Tahoe-Truckee school district budget on track
The Tahoe Truckee Unified School District is preparing for an on-time budget now that state lawmakers have hashed out major spending compromises.
Preliminary estimates reflect a healthy budget this year for Tahoe Truckee Unified, but that’s not to say that things won’t change because of factors like vetoes from Gov. Arnold Schwarzenegger or local teacher contract negotiations, said Ralph Johnson, assistant superintendent of business for the school district.
“I’m not going to make any formal budget adjustments before the governor makes his,” Johnson said.
The governor has a July 1 deadline by which to sign the budget, after that Johnson and the school board will have 45 days in which to make adjustments.

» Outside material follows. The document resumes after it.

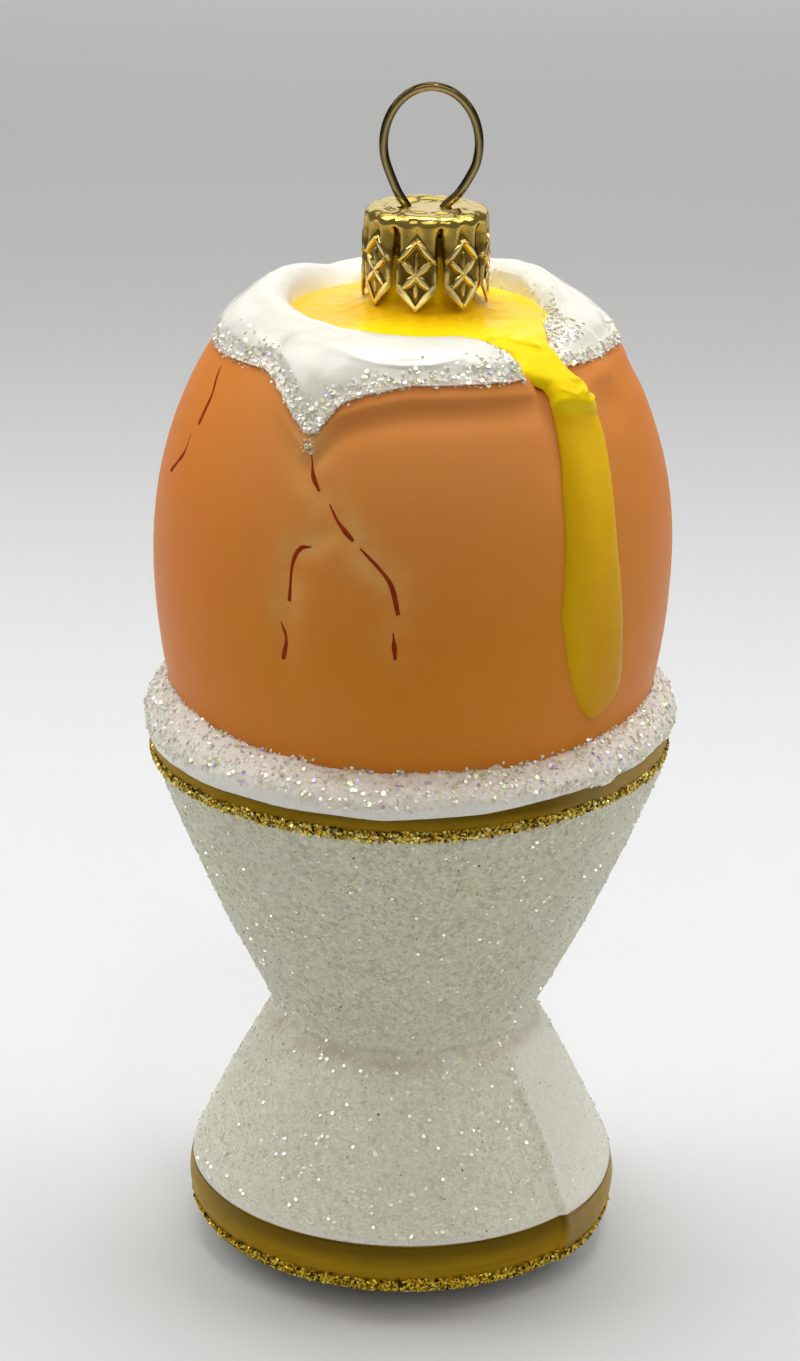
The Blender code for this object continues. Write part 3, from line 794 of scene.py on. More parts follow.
fringe_width = (FRINGE + wider * MM) * (1.0 + 0.4 * grain(low, 2.0 * MM, 41.0))
spilled = in_spill(low_radius, azimuth, 2.0)
solid = ease(0.5 * fringe_width, 1.7 * fringe_width, inwards) * (1.0 - spilled)
film = ease(0.0, 0.35 * MM, inwards)
under = (low_height < 93.0 * MM) & (low_radius < shell_radius(low_height) - 0.02 * MM)
radius = low_radius + (radius - low_radius) * solid
height = low_height + (height - low_height) * solid
outer_wall = (low_radius > shell_radius(low_height) - 0.02 * MM) & (low_radius > 17.0 * MM)
radius -= np.where(outer_wall, SKIN_COAT * (1.0 - film) * 0.8, 0.0)
height -= np.where(under, 0.0, 1.3 * MM * spilled)
radius -= np.where(outer_wall, 1.2 * MM * spilled, 0.0)
points = cartesian(radius, azimuth, height)

# A brush left one low curved ridge on the front wall.
BRUSH_RIDGE = (
    (-40.0, 95.0), (-30.0, 94.55), (-24.0, 94.25), (-17.0, 93.8), (-12.0, 93.55), (-4.0, 93.45),
    (5.0, 93.55), (12.0, 93.95), (18.0, 94.4),
)
ridge_height = np.interp(azimuth, *np.array(BRUSH_RIDGE).T) * MM
ridge = bell(height - ridge_height, 0.16 * MM) * ease(-40.0, -26.0, azimuth) * ease(18.0, 9.0, azimuth)
write_points(white, points)
recalculate_outwards(white)
# The roll is smoothed in steps, most where it is thickest, so that the thin skin keeps its place.
for share in range(1, 6):
    group = white.vertex_groups.new(name=f"solid_{share}")
    group.add(np.flatnonzero(solid > 0.18 * share).tolist(), 1.0, "REPLACE")
    soften = white.modifiers.new("Soften", "SMOOTH")
    soften.vertex_group = group.name
    soften.iterations = 5
apply_modifiers(white)
white.vertex_groups.clear()
points = read_points(white)
uneven = 0.09 * MM * grain(points, 2.8 * MM, 9.0) + 0.04 * MM * grain(points, 1.2 * MM, 19.0)
push_along_normals(white, uneven * (0.3 + 0.7 * solid) + 0.12 * MM * ridge * solid * (radius > 16.0 * MM))
white.data.shade_smooth()
from_pool = radius - POOL_RADIUS
sides = bell(around(azimuth, -92.0), 30.0) + ease(62.0, 90.0, azimuth) * (1.0 - ease(150.0, 176.0, azimuth))
upper = ~under
inner_fringe = bell(from_pool - 0.7 * MM, 0.75 * MM) * np.clip(sides, 0.0, 1.0) * upper
fringe = (1.0 - solid) * film * (1.0 - spilled) * upper
glittery = (1.0 - ease(0.7 * fringe_width, 1.9 * fringe_width, inwards)) * film * (1.0 - spilled) * upper
paint_mask(white, "fringe", fringe)
paint_mask(white, "glue_edge", (1.0 - ease(0.25 * MM, 0.75 * MM, inwards)) * upper)
# Painted shade: the lower front of the white, under the crest, is painted greyer.
skirt = ease(93.2 * MM, 91.2 * MM, height) * ease(-46.0, -32.0, azimuth) * ease(34.0, 18.0, azimuth)
paint_mask(white, "shaded_skirt", skirt * (1.0 - np.clip(fringe, 0.0, 1.0)))
paint_mask(white, "yolk_stain", bell(from_pool, 0.7 * MM) * upper * ease(95.9 * MM, 94.4 * MM, height))
print("white", len(points), "points")

# %% [markdown]
# ## The yolk
#
# The yolk fills the pool, climbs the glass neck a little, spills over the front right and runs down the
# shell in one drip. The pool is turned and the run is a grid wrapped on the egg. A voxel remesh melts the
# two into one skin, which no bridge between such different meshes does as softly. Folds and creases are
# raised afterwards.

# %% Turn the pool
NECK_RADIUS = 4.6 * MM
pool_corners = [
    (0.0, 92.4 * MM), (10.0 * MM, 92.4 * MM), (12.4 * MM, 92.9 * MM), (12.8 * MM, 93.7 * MM),
    (12.4 * MM, 94.25 * MM), (11.0 * MM, 94.45 * MM), (8.5 * MM, 94.55 * MM), (6.8 * MM, 94.8 * MM),
    (5.5 * MM, 95.3 * MM), (NECK_RADIUS, 96.4 * MM), (NECK_RADIUS, 98.0 * MM), (NECK_RADIUS, 100.2 * MM),
    (0.0, 100.2 * MM),
]
pool = turn_outline("pool", pool_corners, 160)
points, radius, azimuth, height = read_polar(pool)
points[:, 0] += CAP_AXIS * bell(radius, 9.0 * MM) * ease(93.5 * MM, 95.5 * MM, height)
write_points(pool, points)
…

“The board has discussed reinstating some of the cuts made in the past three years, and they have an idea of priority for new funding, but I haven’t been directed to finalize any of those yet,” Johnson said.
Now that adjustments to the state educational budget have been made by a legislative conference committee, a final agreement includes compromises on major spending issues related to K-12 education, according to a release by the California Association of School Business Officials. That includes how to spend roughly $2 billion in new, one-time dollars and remaining ongoing dollars not yet budgeted.
That means more money could be coming to local students.
The conference committee is charged with resolving budget issues where the Assembly and Senate versions of the budget differ, but K-12 funding decisions ratified earlier by both houses remain as part of the budget agreement, including a 5.92 percent cost of living adjustment, a one-time reimbursement of $959 million for prior-year mandates and ongoing funding of $133.6 million for current mandates.
“They haven’t funded any of these things since 2003, so now they are playing catch up,” Johnson said.
Possibly the biggest news is the budget committee’s compromise regarding the one-time Discretionary Block Grant supported in differing versions by both houses. The committee approved $1.15 billion for that purpose.
The conferees voted to distribute the one-time funds based on 2006-07 enrollment, including adult education and regional occupational programming, requiring that 75 percent of the funds go to school sites, and only 25 percent go to the district level.
There are about 6 million students enrolled in California’s public schools, which means about $190 should go to each student, Johnson said, a significant amount of money for the district.